Vince Gilligan says he started thinking in earnest about the endgame for “Breaking Bad” during the show’s fourth season, but he and his fellow writers didn’t arrive at the show’s ending until much later. Later, even, than when the Season 5 premiere flashed forward to Walt buying a machine gun.
“Out of cockiness or stupidity, 16 episodes from the end, we had Walter White [Bryan Cranston] show up in a beard, long hair, and a new set of glasses, buying an M60 machine gun in a Denny’s parking lot,” Gilligan says in an interview with EW. “We didn’t really know how we were going to get to that story point — we didn’t even know what that meant or what Walt was going to use that machine gun for.
“So that was kind of ill-advised. I wouldn’t recommend to my fellow showrunners doing that unless you really know where it’s all headed.”
Ideas the writers considered and rejected including Walt “shoot[ing] the s*** out of the jail” in Albuquerque to spring Jesse (Aaron Paul) from lockup and a “‘Wild Bunch’ bloodbath of an ending” in which every major character would have died, Gilligan says.
“But you live with those ideas for a while and you think, ‘What do we need to kill all these characters for?'” he adds “Just because an ending is dramatic or perhaps overly dramatic does not ensure that it will be satisfying. We thought to ourselves, ‘Let’s just go with what feels right to us.’ And there’s no mathematics to this. You just have to feel your way through it blindly and go with your gut, and that’s what we did.”
The “Breaking Bad” finale had a lot of fans and more than a few detractors as well.

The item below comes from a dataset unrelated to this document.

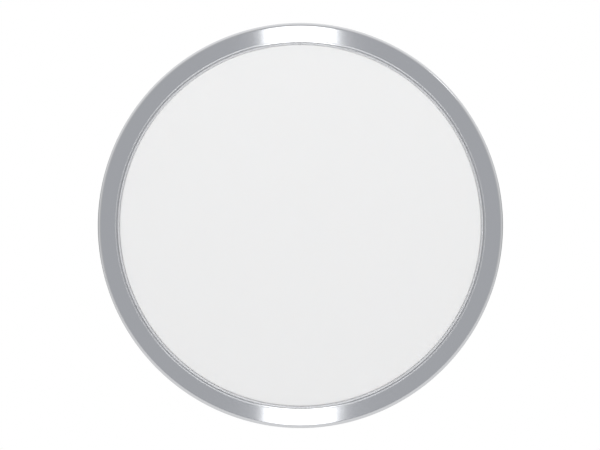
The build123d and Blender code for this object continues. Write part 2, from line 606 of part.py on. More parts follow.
# ---------------------------------------------------------------- face, moves in to select
def face():
    rim_point = (FACE_RADIUS, 0, FACE_EDGE - FACE_ROUNDING)
    start_of_round = (FACE_RADIUS - FACE_ROUNDING, 0, FACE_EDGE)
    inset = FACE_ROUNDING * (1 - cos(radians(45)))
    on_round = (FACE_RADIUS - inset, 0, FACE_EDGE - inset)
    middle = (0, 0, FACE_EDGE + FACE_CROWN)
    halfway = (FACE_RADIUS / 2, 0, FACE_EDGE + FACE_CROWN * 0.75)
    crown = ThreePointArc(middle, halfway, start_of_round)
    rounding = ThreePointArc(start_of_round, on_round, rim_point)
    sides = Polyline(rim_point, (FACE_RADIUS, 0, FACE_BACK), (0, 0, FACE_BACK), middle)
    keep("face_cover", revolve(make_face([crown, rounding, *sides.edges()]), Axis.Z))
    bezel = turned(
        [(FACE_RADIUS + BONDED, FACE_BACK), (36.65, FACE_BACK), (36.65, 26.95), (BEZEL_RADIUS, 26.95),
         (BEZEL_RADIUS, BEZEL_FRONT), (FACE_RADIUS + BONDED, BEZEL_FRONT)],
        {4: 0.06, 5: 0.05},
    )
    keep("face_bezel", bezel)
    carrier = tube(36.6, 27.6, (CARRIER_BACK, FACE_BACK))
    carrier = carrier + block((-3, 3), (SWITCH_Y - 2.4, SWITCH_Y + 1.4), (CARRIER_BACK, FACE_BACK), 0.8)
    for angle in POST_ANGLES:
        x, y = on_circle(POST_RADIUS, angle)
        carrier = carrier + rod(x, y, 1.2, (22.9, CARRIER_BACK + 0.2)) - rod(x, y, 0.6, (21, 26.0))
    keep("face_carrier", carrier)
    stop = screw(1.8, 0.75, 0.6 - BONDED, 2.9)
    keep("face_stop_screws", group([Pos(*on_circle(POST_RADIUS, a), 22.9) * stop for a in POST_ANGLES]))
    spring = coil(1.55, 0.15, 3.5, CARRIER_BACK - LEDGE[1] - 0.04)
    springs = [Pos(*on_circle(POST_RADIUS, a), LEDGE[1] + 0.02) * spring for a in POST_ANGLES]
    keep("face_return_springs", group(springs))


# ---------------------------------------------------------------- ring and its bearing
def race(land, back):
    """Race ring between its land and its back radius, with a round groove for the balls."""
    z = (BALL_Z - RACE_HALF_WIDTH, BALL_Z + RACE_HALF_WIDTH)
    body = tube(max(land, back), min(land, back), z)
    groove = revolve(Plane.XZ * Pos(BALL_PITCH_RADIUS, BALL_Z) * Circle(RACE_GROOVE), Axis.Z)
    return body - groove


def bearing():
    keep("bearing_inner_race", race(37.6, NECK_OUTER + BONDED))
    keep("bearing_outer_race", race(38.6, 39.9))
    ball = Sphere(BALL_RADIUS)
    angles = [360 / BALL_COUNT * n for n in range(BALL_COUNT)]
    keep("bearing_balls", group([Pos(*on_circle(BALL_PITCH_RADIUS, a), BALL_Z) * ball for a in angles]))
    cage = tube(38.35, 37.85, (BALL_Z - 1.45, BALL_Z + 1.45))
    pocket = Pos(BALL_PITCH_RADIUS, 0, BALL_Z) * Rot(0, 90, 0) * Cylinder(BALL_RADIUS + 0.08, 4)
    cage = cage - [at_angle(pocket, a) for a in angles]
    keep("bearing_cage", cage)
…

But Gilligan says he wouldn’t change anything about either the way it turned out or the “brick by brick” approach he and the writers took in building the story — which they’re doing again in the spinoff “Better Call Saul.”
“Very often in the writers’ room on ‘Breaking Bad’ — sometimes we fall into the same trap on ‘Better Call Saul’ — we say to ourselves, ‘Gee, let’s think as far ahead as possible. Let’s think 10, 12 episodes out if we can. Where are we heading here on the macro scale, in the broadest possible strokes?'” Gilligan says. “Sometimes it’s the opposite of not being able to see the forest through the trees; sometimes it’s the reverse of that and you find yourself kind of confused and disoriented because you’re thinking too far ahead. … You keep reminding yourself: Sometimes micro is more important than macro.”